As a corollary, any ballclub that appears in the postseason often enough — no matter how mediocre its teams are — should eventually be guaranteed a World Series win. But for more than a century’s worth of Cubs squads, no level of greatness has been able to get them over the hump. I determined just how unlucky each franchise has been over its postseason history by taking its Elo rating and the size of the playoff field and then calculating how likely the team was to win the Series each year using the process I outlined above. I added up those probabilities from all the years in which a World Series was held and compared them with how many titles the teams actually won, and I found that the Cubs are the unluckiest team of the last 113 years.
WORLD SERIES WINS | |||
---|---|---|---|
FRANCHISE | EXPECTED | ACTUAL | DIFFERENCE |
Chicago Cubs | 6.46 | 2 | -4.46 |
Los Angeles Dodgers | 8.16 | 6 | -2.16 |
Atlanta Braves | 4.93 | 3 | -1.93 |
Houston Astros | 1.39 | 0 | -1.39 |
Philadelphia Phillies | 3.04 | 2 | -1.04 |
Detroit Tigers | 4.86 | 4 | -0.86 |
Texas Rangers | 0.81 | 0 | -0.81 |
Cleveland Indians | 2.75 | 2 | -0.75 |
San Francisco Giants | 8.68 | 8 | -0.68 |
Baltimore Orioles | 3.63 | 3 | -0.63 |
Milwaukee Brewers | 0.62 | 0 | -0.62 |
San Diego Padres | 0.59 | 0 | -0.59 |
Los Angeles Angels | 1.52 | 1 | -0.52 |
Seattle Mariners | 0.51 | 0 | -0.51 |
Minnesota Twins | 3.45 | 3 | -0.45 |
Tampa Bay Rays | 0.45 | 0 | -0.45 |
Washington Nationals | 0.35 | 0 | -0.35 |
Colorado Rockies | 0.31 | 0 | -0.31 |
Pittsburgh Pirates | 5.27 | 5 | -0.27 |
Chicago White Sox | 2.75 | 3 | +0.25 |
New York Mets | 1.68 | 2 | +0.32 |
Kansas City Royals | 1.62 | 2 | +0.38 |
Arizona Diamondbacks | 0.59 | 1 | +0.41 |
Toronto Blue Jays | 1.49 | 2 | +0.51 |
Cincinnati Reds | 4.17 | 5 | +0.83 |
Oakland Athletics | 8.09 | 9 | +0.91 |
Miami Marlins | 0.22 | 2 | +1.78 |
Boston Red Sox | 5.35 | 8 | +2.65 |
St.

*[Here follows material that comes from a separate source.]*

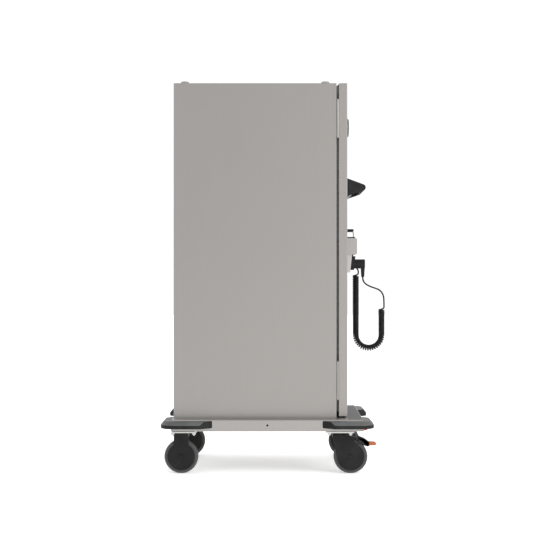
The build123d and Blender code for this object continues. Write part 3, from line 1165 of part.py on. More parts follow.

Louis Cardinals | 8.02 | 11 | +2.98 |
New York Yankees | 19.23 | 27 | +7.77 |
Just based on the pretty-good teams the Cubs have featured in their 18 playoff appearances, my model expected them to win six or seven championships. Instead, they’ve only won two since 1903, and both were more than 100 years ago. (Notably, this year’s Cubs triumphed in the NLCS over the second-most-unlucky team, the Los Angeles Dodgers.) The Cubs have had more years to be unlucky than most teams, since they’ve existed for a long time. But even on a per-playoff-season basis, the Cubs have been the least fortunate franchise in baseball.
But you already knew the Cubs were unlucky. The misfortunes of the Cleveland Indians, on the other hand, had attracted far less ink before this season, despite their status as the eighth-most-unlucky franchise in the same time frame. The Indians don’t have quite the cursed reputation of the Cubs, and that’s fair. But when you consider that they’ve also been the seventh-most-unlucky team in terms of converting regular-season wins into playoff appearances since 1998, it’s easier to believe that Cleveland is hexed. (By contrast, the Cubs have been the second-luckiest team at getting into the playoffs in that same period.)
One of these franchises will see its championship drought end soon. If the baseball gods have any mercy, they’ll reward the Cubs for assembling what will probably go down as one of the best squads of all time. Yet, as a Cubs fan myself, I’ve been trained to believe that seasons can only end in heartbreak. But whether or not it ends this year, statistically speaking, the curse can’t persist forever. Probably.